*DO THIS*
List each line in which the string "scene" appears.

*MATERIAL*

—————

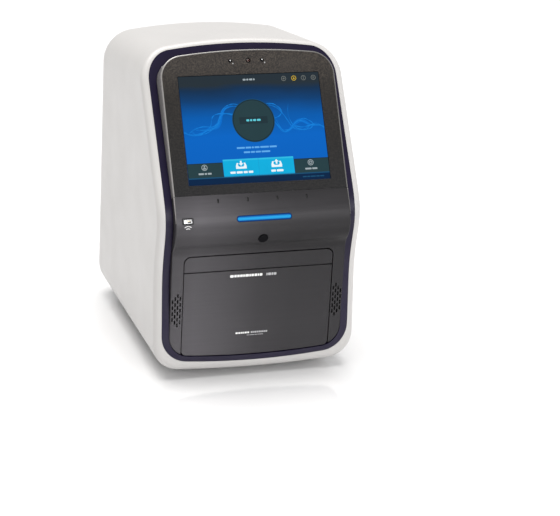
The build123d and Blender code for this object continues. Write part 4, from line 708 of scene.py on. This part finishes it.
# ---------------------------------------------------------------- screen surround
# Camera and the two sensors beside it, with an indicator beside each sensor; a white painted glint sits on
# each sensor's lens and a grey painted reflection ring on the camera's lens.
lenses = Piece()
for x, radius in ((CAMERA_X, 3.9), (SENSOR_X[0], 3.0), (SENSOR_X[1], 3.0)):
    inner = radius * 0.78
    rim = [(radius, -0.5), (radius, -0.12), (radius - 0.35, 0.0), (inner, -0.42), (inner, -0.5)]
    lenses.turned(SCREEN, rim, FINISHES["lens_black"], x, SENSOR_S)
    lens = LENS_BROWN if x == CAMERA_X else FINISHES["lens_black"]
    lenses.dome(SCREEN, radius * 0.7, radius * 0.12, lens, x, SENSOR_S, -0.55)
for x in SENSOR_X:
    # Painted glint: a small white dot on each sensor's lens.
    lenses.dome(SCREEN, 1.0, 0.2, WHITE_PRINT_AND_GLINT, x + 0.3, SENSOR_S + 0.9, -0.2)
    lenses.dome(SCREEN, 0.95, 0.12, GREY_PRINT_AND_GLINT, x + 4.2, SENSOR_S - 4.6, 0.0)
# Painted reflection: a small grey ring on the camera's lens.
lenses.turned(SCREEN, [(0.9, -0.2), (1.15, -0.2), (1.15, -0.08), (0.9, -0.08)], GREY_PRINT_AND_GLINT,
              CAMERA_X - 0.9, SENSOR_S + 1.1, 20)
lenses.done("lens_rims_and_glints", "chassis")

# Black film with rows of small dots in the microphone slots, which keeps the slots dark.
slot_film = Piece()
for x in MICROPHONE_X:
    slot_film.slab(SCREEN, stadium(x, MICROPHONE_S, 1.5, 1.85), -2.0, -1.5, FINISHES["rubber"], 0.1)
    for k in range(5):
        slot_film.turned(SCREEN, [(0.22, -1.55), (0.34, -1.55), (0.34, -1.44), (0.22, -1.44)],
                         FINISHES["motor_black"], x, MICROPHONE_S - 2.6 + 1.3 * k, 10)
slot_film.done("microphone_slot_film", "chassis")

# Thin satin metal strip along the fascia's side from the nose up to the seam: a rounded edge in lighter metal
# than the fascia, painting the highlight on that edge.
EDGE_FOOT = 286.0
EDGE_STEPS = 24
SLOPE_START = NOSE_Z + NOSE_RADIUS * sin(LEAN)          # height at which the nose runs into the slope
for side, name in ((-1, "left"), (1, "right")):
    edge = Piece()
    rings = []
    for i in range(EDGE_STEPS + 1):
        z = EDGE_FOOT + (SEAM_Z - 0.6 - EDGE_FOOT) * i / EDGE_STEPS
        width = 0.5 + 1.3 * (i / EDGE_STEPS) ** 0.7
        if z <= SLOPE_START:
            y = on_nose(0, z).y
            out = Vector((0, y - (NOSE_Y + NOSE_RADIUS), z - NOSE_Z)).normalized()
        else:
            y = SEAM_Y + (z - SEAM_Z) * sin(LEAN) / cos(LEAN)
            out = Vector(OFF_SLOPE)
        x_out, x_in = side * (FASCIA_HALF + 0.02), side * (FASCIA_HALF - width)
        rings.append([Vector((x, y, z)) + out * lift for x, lift in (
            (x_out, -2.2), (x_in, -0.6), (x_in, 0.06), (x_out - side * 0.8, 0.05), (x_out, -0.8))])
    edge.rows(rings, FINISHES["silver_edge"])
    edge.done("fascia_edge_highlight_" + name, "chassis")

# Painted glow: a soft blue halo of spilled light painted on the fascia round the light bar.
RIM_STEPS = 72
glow = Piece()
for near, far, lift, material in ((0.05, 1.0, 0.14, HALO_NEAR), (0.95, 2.1, 0.08, HALO_FAR)):
    rings = []
    for i in range(RIM_STEPS + 1):
        angle = 2 * pi * (i % RIM_STEPS) / RIM_STEPS
        across = (BAR_LENGTH - BAR_HEIGHT) / 2 * (1 if cos(angle) >= 0 else -1)
        ring = []
        for reach, raised in ((near, 0.0), (far, 0.0), (far, lift), (near, lift)):
            radius = BAR_HEIGHT / 2 + reach
            ring.append(on_nose(across + radius * cos(angle), BAR_Z + radius * sin(angle), raised - 0.05))
        rings.append(ring)
    glow.rows(rings, material, caps=False)
glow.done("light_bar_painted_glow", "chassis")

# Plain rows of bars on the drawer's front, in place of lettering.
drawer_marks = Piece()
DRAWER = plane((0, DRAWER_Y, 0), (1, 0, 0), (0, 0, 1))
for left, z, height, lift, widths, shade in (
        (-50.0, 181.0, 4.6, 0.06, [6.4, 4.4, 4.2, 4.6, 3.0, 6.2, 2.8, 4.6, 5.0, 2.2, 5.2], WHITE_PRINT_AND_GLINT),
        (13.6, 181.0, 4.6, 0.06, [2.0, 5.4, 3.2, 4.6], GREY_PRINT_AND_GLINT),
        (-36.0, 77.0, 3.2, 0.05, [4.2, 3.6, 3.4, 2.0, 3.6, 3.4], WHITE_PRINT_AND_GLINT),
        (-9.0, 77.0, 3.2, 0.05, [3.4, 1.6, 3.4, 2.8, 3.4, 3.2, 2.6, 3.2], GREY_PRINT_AND_GLINT),
        (-16.0, 72.2, 0.9, 0.05, [5.4, 7.2, 4.4, 9.6], GREY_PRINT_AND_GLINT)):
    for middle, width in row_of_bars(widths, 0.8, left):
        outline = rectangle(middle, z, width, height, min(width, height) * 0.35)
        drawer_marks.slab(DRAWER, outline, -0.05, lift, shade)
drawer_marks.done("drawer_marks", "drawer")

# Contact symbol under the front socket: two plain arcs.
symbol = Piece()
for radius in (4.6, 8.4):
    rings = []
    for i in range(21):
        angle = radians(48 + 84 * i / 20)
        ring = []
        for half, raised in ((-0.55, -0.05), (0.55, -0.05), (0.55, 0.05), (-0.55, 0.05)):
            r = radius + half
            ring.append(on_nose(USB_X + r * cos(angle), SYMBOL_Z + r * sin(angle), raised))
        rings.append(ring)
    symbol.rows(rings, WHITE_PRINT_AND_GLINT, smooth=False)
symbol.done("socket_symbol", "chassis")

# ---------------------------------------------------------------- sockets
NOSE_UP = Vector((0, on_nose(0, USB_Z + 0.5).y - on_nose(0, USB_Z - 0.5).y, 1.0))
FRONT_USB = plane(on_nose(USB_X, USB_Z), (1, 0, 0), NOSE_UP)
BACK = plane((0, PANEL_OUT, 0), (-1, 0, 0), (0, 0, 1))


def usb_tongue(piece, place, u, v, depth):
    """Contact tongue of one socket."""
    piece.slab(place, rectangle(u, v + 1.1, 10.6, 1.7, 0.4), -depth, -1.0, IVORY, 0.3)
    for k in range(4):
        piece.slab(place, rectangle(u + (k - 1.5) * 2.2, v + 0.15, 1.1, 0.3), -depth + 0.4, -1.8, GOLD)


front_tongue = Piece()
usb_tongue(front_tongue, FRONT_USB, 0, 0, 12)
front_tongue.done("usb_tongue_front", "chassis")

# Tongues of the two rear USB sockets, contacts and two indicators of the network socket.
contacts = Piece()
for offset in (3.9, -3.9):
    usb_tongue(contacts, BACK, -76, PORT_Z + offset - 0.9, 10)
for k in range(8):
    u = -46 + (k - 3.5) * 1.02
    contacts.tube([BACK @ Vector((u, PORT_Z - 4.2, -11.0)), BACK @ Vector((u, PORT_Z - 2.6, -8.0)),
                   BACK @ Vector((u, PORT_Z + 0.2, -3.0))], 0.22, GOLD, 6)
for u, lit in ((-52.6, (0.05, 0.5, 0.08)), (-39.4, (0.7, 0.4, 0.02))):
    contacts.slab(BACK, rectangle(u, PORT_Z + 5.0, 2.2, 1.5, 0.3), -1.2, PORT_FACE + 0.1,
                  glowing("port_led_" + ("green" if u < -45 else "amber"), lit, 0.4), 0.2)
contacts.done("port_contacts", "chassis")

# ---------------------------------------------------------------- rear labels and marks
# Plate with rows of plain bars and a row of stripes.
LABEL_U = 4.0
labels = Piece()
labels.slab(BACK, rectangle(LABEL_U, 80, 46, 30, 1.5), 0.0, 0.12, WHITE_PRINT_AND_GLINT)
for row, widths in enumerate(([12, 9, 14], [18, 8, 10], [9, 15], [14, 6, 12], [10, 12])):
    for middle, width in row_of_bars(widths, 1.5, LABEL_U - 15):
        labels.slab(BACK, rectangle(middle, 90.5 - row * 3.6, width, 1.3, 0.3), 0.1, 0.2, DARK_PRINT)
for k in range(26):
    width = 0.45 + 0.35 * ((k * 7) % 4) / 3
    labels.slab(BACK, rectangle(LABEL_U - 13 + 1.05 * k, 69.8, width, 5.2), 0.1, 0.2, DARK_PRINT)

# Captions over the mains inlet, its switch, the network socket and the USB sockets.
for u, widths in ((80, [6, 9]), (46, [8]), (-46, [5, 6]), (-76, [7])):
    for middle, width in row_of_bars(widths, 1.2, middle=u):
        labels.slab(BACK, rectangle(middle, PORT_Z + 17.5, width, 1.6, 0.4), 0.0, 0.1, DARK_PRINT)
labels.done("rear_labels", "chassis")

# Labels on the hubs of the fans' frames.
for side, name in ((-1, "left"), (1, "right")):
    hub = Piece()
    face = plane((side * FAN_X, HUB_FACE_Y, FAN_Z), (-1, 0, 0), (0, 0, 1))
    hub.slab(face, circle(0, 0, 14.5), -0.05, 0.06, FINISHES["painted_panel"])
    hub.turned(face, [(12.6, 0.0), (13.3, 0.0), (13.3, 0.12), (12.6, 0.12)], DARK_PRINT)
    for row, width in enumerate((13, 17, 10)):
        hub.slab(face, rectangle(0, 4.5 - row * 4.2, width, 1.6, 0.5), 0.0, 0.12, DARK_PRINT)
    hub.done("fan_label_" + name, "chassis")

# ---------------------------------------------------------------- sample block
TOP = plane((0, BLOCK_Y, FRAME_TOP), (1, 0, 0), (0, 1, 0))
WELLS = plane((0, BLOCK_Y, BLOCK_TOP), (1, 0, 0), (0, 1, 0))

# Rims of the 96 wells.
rims = Piece()
for i in range(12):
    for j in range(8):
        rims.turned(WELLS, [(3.12, -0.3), (3.75, -0.05), (3.6, 0.45), (3.25, 0.45)], FINISHES["well_block"],
                    (i - 5.5) * WELL_PITCH, (j - 3.5) * WELL_PITCH, 20)
rims.done("well_rims", "drawer")

# Two ivory bars beside the plate's nest.
bars = Piece()
for side in (-1, 1):
    arc = [(side * 71.5 + 2.6 * cos(pi * i / 12), 0.2 + 2.2 * sin(pi * i / 12)) for i in range(13)]
    bars.rows([[TOP @ Vector((u, v, height)) for u, height in arc] for v in (-27, 27)], IVORY)
bars.done("block_bars", "drawer", 0.3)

# Three plain triangles on the block's frame.
marks_on_block = Piece()
for u, v in ((-44, -52.5), (44, -52.5), (0, 52.0)):
    corners = [TOP @ Vector((u + a, v + b, 0.02)) for a, b in ((-4.2, -2.6), (4.2, -2.6), (0, 4.4))]
    for k in range(3):
        marks_on_block.tube([corners[k], corners[(k + 1) % 3]], 0.45, WHITE_PRINT_AND_GLINT, 8)
marks_on_block.done("block_marks", "drawer")

# Insert and contacts of the block's connector.
SOCKET = plane((0, 74.0, 153), (-1, 0, 0), (0, 0, 1))
insert = Piece()
insert.slab(SOCKET, rectangle(0, 0, 50, 9, 2), -17, -7, ORANGE, 0.6)
for row in (-2.0, 2.0):
    for k in range(18):
        insert.slab(SOCKET, rectangle((k - 8.5) * 2.5, row, 1.2, 1.2, 0.2), -8, -5.5, GOLD, 0.2)
insert.done("connector_insert", "drawer")

# Cap of the thumbscrew at the block's front.
knob = Piece()
KNOB = plane((0, BLOCK_Y - 78, FRAME_TOP + 4), (1, 0, 0), (0, 1, 0))
knob.turned(KNOB, [(0.8, -0.4), (4.9, -0.4), (4.9, 0.2), (4.2, 0.55), (0.8, 0.55)], FINISHES["screw_steel"])
knob.done("thumbscrew_cap", "drawer")

# ---------------------------------------------------------------- studio
FLOOR_HALF = 9000
FLOOR_STEPS = 24
floor = Piece()
lines = [-FLOOR_HALF + 2 * FLOOR_HALF * i / FLOOR_STEPS for i in range(FLOOR_STEPS + 1)]
grid = [[(x, y, 0.0) for x in lines] for y in lines]
floor_paint = Finish("studio_floor", Metallic=0.16, Roughness=0.08)
drift = floor_paint.spread(floor_paint.noise(1.2, 2), 0, 1)
floor_paint.colour(floor_paint.mixed(drift, (0.88, 0.88, 0.885, 1), (0.89, 0.89, 0.895, 1)))
floor_paint.roughness(floor_paint.spread(floor_paint.noise(3, 2), 0.08, 0.13))
floor.rows(grid, floor_paint.material, closed=False, caps=False)
floor.linked("studio_floor")


def light(name, kind, energy):
    """New light in the scene, as its object."""
    data = bpy.data.lights.new(name, kind)
    data.energy = energy
    made = bpy.data.objects.new(name, data)
    bpy.context.scene.collection.objects.link(made)
    return made


# A broad, slightly warm sun from above, and a large soft lamp in front.
overhead = light("overhead", "SUN", 3.5)
overhead.data.angle = radians(50)
overhead.data.color = (1.0, 0.985, 0.97)
overhead.rotation_euler = (radians(-10), radians(-4), 0)

LAMP_PLACE = Vector((0.9, -3.2, 1.1))
LAMP_TARGET = Vector((0, -0.2, 0.3))
front = light("front", "AREA", 45)
front.data.shape = "RECTANGLE"
front.data.size, front.data.size_y = 2.0, 1.4
front.location = LAMP_PLACE
front.rotation_euler = (LAMP_TARGET - LAMP_PLACE).to_track_quat("-Z", "Y").to_euler()

world = bpy.data.worlds.new("studio_world")
bpy.context.scene.world = world
world.use_nodes = True
world.node_tree.nodes["Background"].inputs["Color"].default_value = (1.0, 1.0, 1.0, 1)
world.node_tree.nodes["Background"].inputs["Strength"].default_value = 0.60
bpy.context.scene.view_settings.view_transform = "Standard"

# Camera, at the viewing angle of the reference: azimuth -19.0, elevation 20.8, with a slight roll.
AZIMUTH, ELEVATION, ROLL = radians(-19.012), radians(20.790), radians(3.153)
CAMERA_PLACE = (-1.0070, -3.2382, 1.4239)
camera_data = bpy.data.cameras.new("camera")
camera_data.lens = 131.32
camera_data.sensor_width = 36
camera = bpy.data.objects.new("camera", camera_data)
bpy.context.scene.collection.objects.link(camera)
back = Vector((sin(AZIMUTH) * cos(ELEVATION), -cos(AZIMUTH) * cos(ELEVATION), sin(ELEVATION)))
level = Vector((cos(AZIMUTH), sin(AZIMUTH), 0))
upward = back.cross(level)
right = level * cos(ROLL) + upward * sin(ROLL)
top = upward * cos(ROLL) - level * sin(ROLL)
camera.matrix_world = Matrix([(right[i], top[i], back[i], CAMERA_PLACE[i]) for i in range(3)]
                             + [(0, 0, 0, 1)])
bpy.context.scene.camera = camera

—————

*ANSWER BELOW*
The build123d and Blender code for this object continues. Write part 4, from line 708 of scene.py on. This part finishes it.
    """New light in the scene, as its object."""
    bpy.context.scene.collection.objects.link(made)
bpy.context.scene.world = world
bpy.context.scene.view_settings.view_transform = "Standard"
bpy.context.scene.collection.objects.link(camera)
bpy.context.scene.camera = camera